Что явилось причиной этого? Ответим словами Лагранжа, которыми Булгаков хотел завершить свою лучшую пьесу: «Причиной этого явилась судьба. Так я и запишу».
7
У Анны Ахматовой есть острое наблюдение, вынесенное «с похорон одного поэта»:
Когда человек умирает,
Изменяются его портреты.
По-другому глаза глядят, и губы
Улыбаются другой улыбкой.
Изменяются, конечно, не портреты, а понимание человека. Уходит сиюминутное, случайное, временное, проступает главное выражение лица.

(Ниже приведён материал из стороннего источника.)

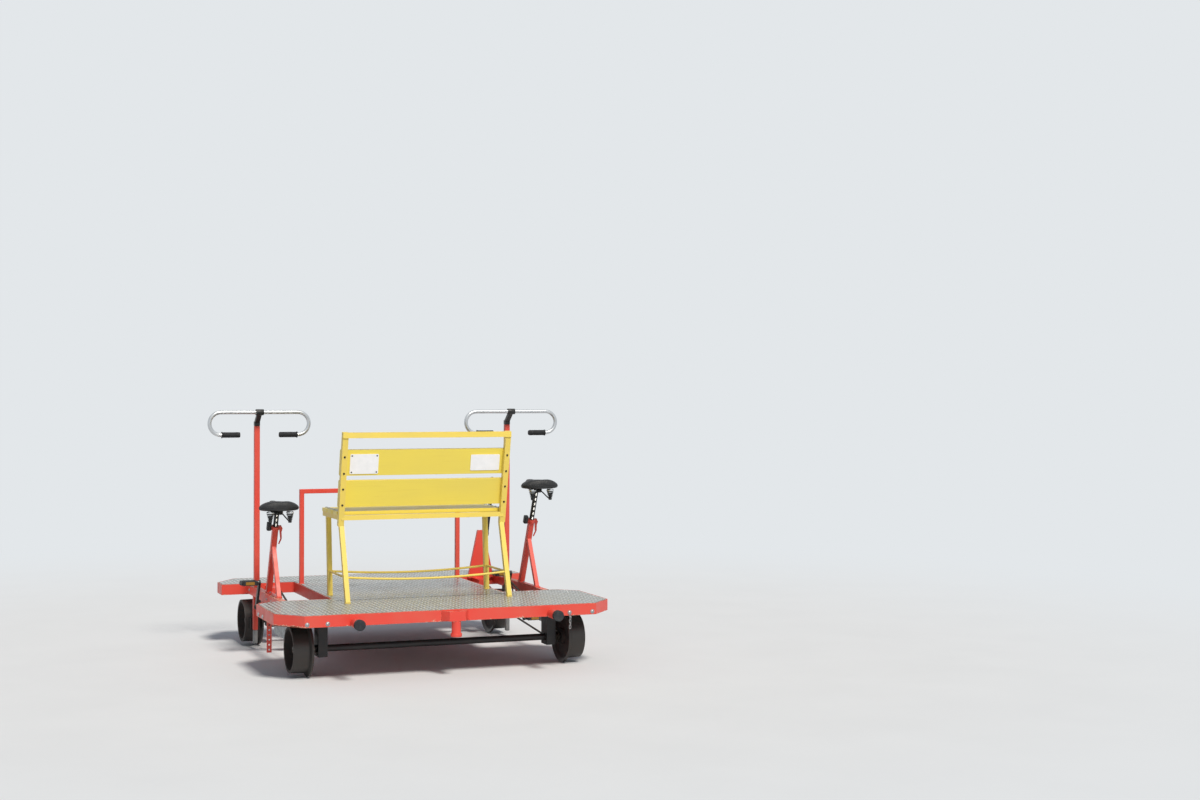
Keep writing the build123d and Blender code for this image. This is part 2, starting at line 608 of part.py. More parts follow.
# Wheelsets: profile points are (distance from the flange's inner face, radius)
WHEEL_PROFILE = ((0, AXLE_R), (0, 44), (18, 44), (18, 104), (1, FLANGE_R - 3), (12, FLANGE_R),
                 (FLANGE_T, TREAD_R), (FLANGE_T + TREAD_W, TREAD_R - 2), (FLANGE_T + TREAD_W, 104),
                 (34, 98), (34, 42), (70, 42), (70, AXLE_R))
for end, axle_y in (("rear", -AXLE_Y), ("front", AXLE_Y)):
    with BuildPart() as axle:
        half_l = FLANGE_X + 56
        disc(-half_l, half_l, axle_y, AXLE_Z, AXLE_R)
    save(axle.part, f"{end}_axle")
    with BuildPart() as wheels:
        for side in (-1, 1):
            start = side * (FLANGE_X - FLANGE_T)
            with BuildSketch(Plane((start, axle_y, AXLE_Z), x_dir=(side, 0, 0), z_dir=(0, -side, 0))):
                with BuildLine():
                    Polyline(*WHEEL_PROFILE, close=True)
                make_face()
            revolve(axis=Axis((0, axle_y, AXLE_Z), (1, 0, 0)))
    save(wheels.part, f"{end}_wheels")

with BuildPart() as cogs:
    for side in (-1, 1):
        toothed_disc(side * CHAIN_X, COG_Y, AXLE_Z, COG_R, COG_TEETH)
        disc(side * (CHAIN_X - 10), side * (CHAIN_X + 10), COG_Y, AXLE_Z, 26)
        disc(side * (CHAIN_X - 12), side * (CHAIN_X + 12), COG_Y, AXLE_Z, AXLE_R, Mode.SUBTRACT)
save(cogs.part, "rear_cogs")

with BuildPart() as axle_boxes:
    for axle_y in (-AXLE_Y, AXLE_Y):
        for side in (-1, 1):
            x = side * BOX_X
            block(x - 25, x + 25, axle_y - 45, axle_y + 45, AXLE_Z - 40, DECK_TOP - RIM_H)
            disc(x - 30, x + 30, axle_y, AXLE_Z, AXLE_R + RUNNING_FIT, Mode.SUBTRACT)
save(axle_boxes.part, "axle_boxes")
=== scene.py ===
"""Looks of the pedal-driven rail trolley: finishes for its solids, and its soft and small pieces.

Metres, in the frame of the solids: +Z up, +Y the way it drives, X across, origin on the floor
under the middle of the deck.
"""
from math import cos, pi, radians, sin

import bmesh
import bpy
import numpy as np
from mathutils import Matrix


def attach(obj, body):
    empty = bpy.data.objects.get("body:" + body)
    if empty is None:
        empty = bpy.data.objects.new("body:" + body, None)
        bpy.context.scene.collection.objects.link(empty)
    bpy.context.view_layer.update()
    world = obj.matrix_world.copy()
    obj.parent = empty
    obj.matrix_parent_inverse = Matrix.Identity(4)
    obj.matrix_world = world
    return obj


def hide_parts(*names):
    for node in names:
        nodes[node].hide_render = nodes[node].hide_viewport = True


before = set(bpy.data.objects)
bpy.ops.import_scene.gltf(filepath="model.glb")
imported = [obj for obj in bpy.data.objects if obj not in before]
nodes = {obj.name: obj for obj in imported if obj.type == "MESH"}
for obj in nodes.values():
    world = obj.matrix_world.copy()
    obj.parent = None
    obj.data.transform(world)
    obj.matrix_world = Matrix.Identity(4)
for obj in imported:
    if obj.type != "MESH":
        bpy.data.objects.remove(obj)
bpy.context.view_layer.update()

# Places that the solids have too
SIDES = (("left", -1), ("right", 1))
DECK_TOP = 0.35
RIM_BOTTOM = 0.29
HALF_W = 0.905
CENTRE_HALF_W = 0.481
END_Y = 0.91
RAIL_X = 0.745
AXLE_Y = 0.61
AXLE_Z = 0.141
TREAD_R = 0.121
CRANK = np.array((0.17, 0.27))
CRANK_LEN = 0.165
ARM_ANGLE = {"left": radians(120), "right": radians(300)}
CHAIN_X = 0.672
CHAIN_PITCH = 0.0127
RING_TEETH, COG_TEETH = 46, 18
STAND_X = 0.737
FOOT_BAR_TOP = DECK_TOP + 0.006
STAND_FOOT = np.array((0.134, 0.353))
STAND_TOP = np.array((-0.026, 0.711))
STRUT_FOOT = np.array((-0.126, 0.353))
STRUT_TOP = np.array((0.015, 0.619))
POST_SHOWN = {"left": 0.1, "right": 0.203}
POST_R = 0.0136
MAST_Y = 0.42
BAR_Y, BAR_Z, BAR_DROP, BAR_REACH = 0.345, 1.338, 0.126, 0.216
BACK_FOOT = np.array((-0.33, 0.745))
BACK_TOP = np.array((-0.43, 1.245))
REAR_LEG_FOOT_Y = -0.47
FRONT_LEG_TOP = np.array((-0.05, 0.776))
FRONT_LEG_FOOT_Y = -0.09
UPRIGHT_X = 0.453
LEG_X = 0.449
SEAT_TOP = 0.821
TOP_RAIL_Y, TOP_RAIL_LOW = -0.424, 1.2146
HOOP_X, HOOP_Y = 0.4675, 0.51

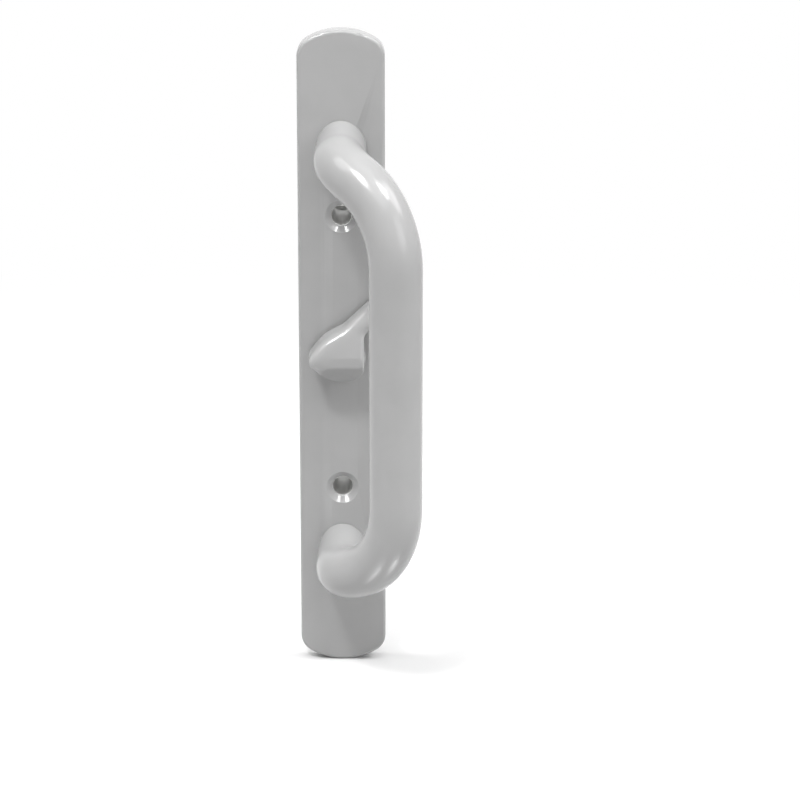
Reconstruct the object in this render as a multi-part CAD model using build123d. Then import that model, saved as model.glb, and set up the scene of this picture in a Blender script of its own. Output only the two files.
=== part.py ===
from build123d import *
import os
from math import cos, radians, sin, sqrt, tan

# Interior handle of a sliding patio door: a die-cast escutcheon, a pull grip that stands off to one
# side of it, and a thumb turn whose tailpiece works the lock inside the door.
#
# Frame, in millimetres: X to the right of a person facing the handle, Z up, and the door face at
# Y = 0 with the room towards -Y. The origin lies midway between the two mounting holes. Distances
# named below run out of the door face into the room, so a negative one lies inside the door.

# How far a cut runs past the face that it opens
overrun = 1.0

# Escutcheon casting
plate_length = 232.0
plate_width = 30.7
plate_depth = 7.0
face_wall = 2.4
side_wall = 2.2
end_radius = 23.0
corner_radius = 7.0
front_edge_radius = 1.2
rib_thickness = 1.6
rib_setback = 0.6
cam_rib_gap = 11.0
mount_rib_gap = 13.0
end_rib_gap = 20.0

# Mounting holes and the posts behind them
mount_spacing = 100.0
mount_rim_diameter = 11.7
mount_bore_diameter = 7.1
mount_sink_angle = 90.0
mount_shank_diameter = 4.4
mount_post_diameter = 12.0
mount_post_reach = 21.0
mount_post_floor = 2.0
post_tip_chamfer = 0.8

# Grip
grip_root_spacing = 148.0
grip_diameter = 18.4
grip_foot_width = 17.9
grip_foot_height = 20.6
grip_offset = 19.2
grip_reach = 47.0
grip_stub_length = 26.5
grip_bar_corner = 62.6
grip_elbow_radius = 20.0
grip_bend_radius = 30.5
grip_spigot_diameter = 12.0
grip_spigot_length = 1.0
spigot_clearance = 0.1

# Screws that hold the grip from behind
screw_diameter = 5.0
screw_thread_depth = 13.0
screw_thread_clearance = 0.05
screw_hole_clearance = 0.25
screw_head_diameter = 9.2
screw_head_height = 2.9
screw_drive_length = 4.6
screw_drive_width = 1.1
screw_drive_depth = 1.6
screw_tip_gap = 1.5
lock_washer_diameter = 9.8
lock_washer_thickness = 1.2
lock_washer_tooth_count = 10
lock_washer_tooth_depth = 1.1
lock_washer_tooth_gap = 0.8
screw_well_wall = 1.8
screw_well_room = 1.4

# Bearing of the thumb turn
journal_diameter = 8.0
bearing_clearance = 0.05
bush_diameter = 10.0
bush_flange_diameter = 14.6
bush_flange_thickness = 1.0
hub_diameter = 15.0
hub_depth = 1.2
lever_lift = 0.1

# Spindle and the stack that holds it from behind
tenon_square = 5.6
tenon_length = 8.4
tenon_clearance = 0.03
spindle_flats = 6.6
washer_clearance = 0.15
thrust_washer_diameter = 14.0
thrust_washer_thickness = 0.6
spring_washer_diameter = 12.8
spring_washer_thickness = 0.3
spring_washer_height = 0.85
stack_clearance = 0.05
cam_thickness = 1.5
cam_diameter = 13.0
cam_arm_width = 5.0
cam_arm_radius = 11.4
cam_room = 1.5
ring_diameter = 12.0
ring_band = 1.4
ring_thickness = 0.8
ring_groove_diameter = 6.0
ring_groove_clearance = 0.05
ring_mouth = 5.4
ring_prong_width = 2.2
turn_range = 90.0
stop_stud_diameter = 3.0
stop_stud_radius = 10.0
stop_stud_clearance = 0.3
stop_stud_overhang = 0.15

# Tailpiece
fork_length = 7.5
fork_start = 1.6
tailpiece_width = 6.0
tailpiece_thickness = 2.0
tailpiece_length = 46.0
tailpiece_clearance = 0.05
tailpiece_nose = 1.5
pin_diameter = 2.0
pin_wall = 0.45
pin_slot = 0.4
pin_inset = 3.4
pin_end_gap = 0.6
pin_clearance = 0.02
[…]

Так случилось и с Булгаковым. В марте 1940 года завершилась прижизненная биография и началась посмертная, им же предсказанная. Началась она в тех же мхатовских стенах в апреле 1943 года. Булгаков написал пьесу о Пушкине без Пушкина. Художественный театр поставил булгаковскую пьесу без Булгакова. В. Станицын, один из постановщиков спектакля, пересказывал Немировичу-Данченко свою давнюю беседу с покойным драматургом: «Булгакову хотелось так: “Пьеса начинается «Буря мглою...» и кончается «Буря мглою...»”». Этот мотив пронизывает не только пьесу, но и все искусство Булгакова, единит его с классическим веком русской литературы. Образы ветра, вьюги, бесовской метели возникают в «Белой гвардии». В «Днях Турбиных» юнкера, распиливая гимназические парты, перед гибелью поют «Буря мглою...» на лихой солдатский напев. В «Записках юного врача» тема вьюги разработана как тема мирового катаклизма, разгула природной и социальной стихии, в которой надо найти «дорогу». В пьесе о Пушкине вечный русский мотив звучит в иной тональности. Из безначального хаоса извлечена гармония, найден заповедный путь. «Стихия свободной стихии» откликается в «стихии свободного стиха»: в этом созвучии торжество поэта, оправдание и искупление его крестного пути.
В пьесе о Пушкине нет Пушкина, а в основном только его враги и завистники, светская чернь и жандармская сволочь, занятая присмотром за «свободной стихией стиха». Но вся эта разношерстная компания постепенно повязывается и опрокидывается навзничь одной пушкинской строкой. Происходит то, о чем говорил Блок в своей предсмертной речи «О назначении поэта»: «Нельзя сопротивляться могуществу гармонии, внесенной в мир поэтом; борьба с нею превышает и личные и соединенные человеческие силы... От знака, которым поэзия отмечает на лету, от имени, которое она дает, когда это нужно, — никто не может уклониться, так же как от смерти. Это имя дается безошибочно».